Now because I’m an Orthodox rabbi I already know what the questions will be, and I would like to get these out of the way.
Q: What is the minimum amount of cookie a person needs to eat?
A: Each individual of cookie eating age should eat a kezayit – an olives amount – at least. But you should be sure to eat at least a little bit from both the black and white sides of the cookie. The best way to fulfill the mitzvah is to each a whole cookie at least. One who eats more cookies is praiseworthy.
Q: Is it better to eat one big cookie or lots of little cookies?
A: To qualify as a “cookie” the pastry has to be at least a Keyait – an olives size. Before deciding the answer to this definitively, we should wait to see if the miracle is one big miracle or lots of small miracles and eat accordingly. I assume that we will eat lots of little cookies. Our more religiously observant friends will try to fulfill both requirements and eat a lot of big cookies. They should be careful to do so during a hamotzie meal lest this cross the threshold of being koveah seudah on pas habah be kisnim. (If you don’t know what that is, just move on.)
Q: Does it have to be literally BLACK and WHITE or is it enough to have two different colors? Can it be a rainbow cookie? What about two shades of white or two shades of black?

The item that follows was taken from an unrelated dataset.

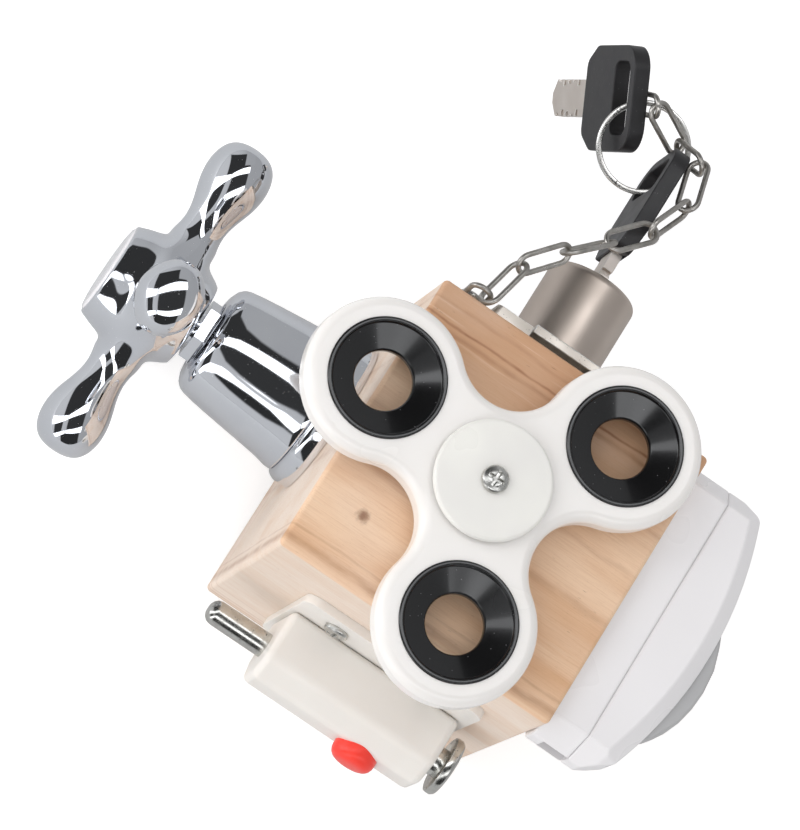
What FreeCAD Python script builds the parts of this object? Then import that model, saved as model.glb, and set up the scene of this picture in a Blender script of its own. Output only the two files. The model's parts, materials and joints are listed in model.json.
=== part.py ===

A: Though one can fulfill the mitzvah with a cookie that has any two colors, Ain Daas Chachomim Nocheh Heimenu – the spirit of the sages is unsatisfied with this. Part of the message is that we are all eating the same cookies, not creating different cookies for each niche group.
And let me just head the next questions off – you don’t need to own the cookie before you eat it, you can’t fulfill the mitzvah with a stolen cookie or a non-kosher cookie, you can fulfill the mitzvah with a “diet” cookie as long as it’s somewhat sweet, and you can fulfill the mitzvah with a gluten free cookie, as long as it’s rauy l’achilas kelev, but I doubt it.
It has long been said that our holidays are all the same. “They tried to kill us, we won, let’s eat!” And I for one look forward to adding one more to the list.
Lest you say that my outlook is overly optimistic, and we have no right to look forward to a victory, miraculous or otherwise, I offer this Parshat Breishit themed idea. There is a rabbinic tradition that says that actually, Adom and Chava were able to spend Shabbat in The Garden and they weren’t kicked out until after Shabbat. At that moment, as they are leaving, darkness falls. A deep darkness of physicality as they move from the loft spiritual status of their creation to something more fit for this frail and broken world. As darkness envelopes him, Adom, fearful that the end of all creation is neigh, calls out to G-d for help. And at that moment, Adom is gifted fire. This is the reason given for why we make a bracha on firelight at Havdalah Saturday night. It was gifted to mankind as darkness fell after Shabbat.
Let’s just break this midrash down for a moment. Adom sat in the dark terrified that his deeds had caused a return of Chaos and Void – utter destruction. And he wasn’t wrong to think that. In fact, there was no “natural” solution. Light was gifted him from the Creator. You know what we call it when G-d personally intercedes to solve a problem? A miracle. Adom needed a miracle to move on. He sat alone in darkness and G-d miraculously, personally, intimately gifted him light.
And we so desperately need that miracle too. For peace, for our family, for our soldiers, for our land.
And so next year on Simchat Torah, we can all eat way too many black and white cookies.